Matt Tooley: And you know, one thing that we've been looking at with the companies is how to apply a machine learn and supervised machine learning cause there's a lot of technology doing that in the cyberspace for identifying malware, and so if we're, we're just saying "Okay, just change the word malware to video piracy and start, can you find it?" Well, it turns out you can. So we're working with companies to see if we can get that productized as a way to be able to sniff it right out on the fly.

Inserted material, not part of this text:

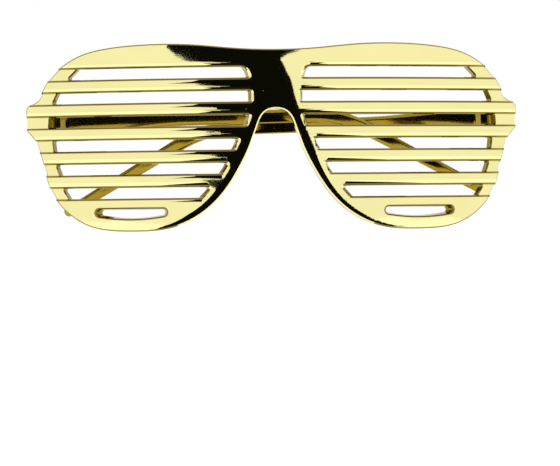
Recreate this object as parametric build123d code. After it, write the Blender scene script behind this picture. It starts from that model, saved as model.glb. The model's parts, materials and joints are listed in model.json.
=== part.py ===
from build123d import *
from math import asin, cos, degrees, radians, sin, sqrt, tan
import os

# Slatted novelty glasses, folded: one curved slatted front, two arms and two hinge screws.
# +X is the wearer's left, the front faces -Y, and the lens bottoms stand on Z = 0.
# Millimetres. The origin is the middle of the folded pair's foot.
os.makedirs("parts", exist_ok=True)

# Front: overall sizes
front_width = 150.4
front_height = 56.4
front_curve_radius = 175.0
front_thickness = 3.3
rim_step = 0.9
slat_bevel = 0.6
overrun = 3.0

# Front: half outline from the brow's middle round to the nose arch, shares of half width and height
brow_middle_share = (0.0, 0.966)
brow_shares = [(0.16, 0.974), (0.33, 0.995), (0.50, 1.0), (0.66, 0.985), (0.775, 0.950),
               (0.855, 0.890), (0.918, 0.800), (0.944, 0.732)]
ear_top_share = (0.959, 0.706)
ear_corner_shares = [(0.988, 0.684), (1.0, 0.664)]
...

Jason Thibeault: Yeah, I think there's definitely still a lot of human intervention needed for data analysis. I mean, when I talk to one of our member companies-- big, big, big content owner-- and you know he was telling me that they really look at logs, and they have thresholds for logins, for example, and they see someone logging in a lot of times from a lot of different places, hmm, maybe something, somebody needs to reach out to that user. You know, maybe we'll just cut their account off and let them contact us, so if they're a pirate, they're not gonna contact 'em right? They're just gonna be like "Ah, I got caught, I'll go somewhere else." But if they're a legitimate user, whose credentials might've been compromised or stolen, the user will reach back out and go "Hey, why'd you cut off my account?" Well, we noticed this and we'll light you up again, change your password, and then if it happens again, well they probably know that was a bad actor who was just being, you know--
Christoper Sass: And that's the big data angle, right? I mean that's like with credential sharing we do that. That's why say you get scores, and one of the sore things is like you come in and say "Hey, we just locked your account, we want you to call us to turn it back on." Or now you gotta use two-factor authentication-- yeah, that's inconvenient for the normal user. But if you're a bad actor and you're doing something illegal, so what if it's inconvenient? The operator shouldn't care, but we wanna have a high degree of confidence, and I think the key there is, with big data, it doesn't solve all problems. You need a really specific problem set, and you need to be able to take the noise out of the data, and that's where the human comes in, 'cause there's just too much data. You really need to figure out what's valuable data, and that's where we're kind of in the early stages. 'Cause I don't know that for this application that a lot of companies are there yet.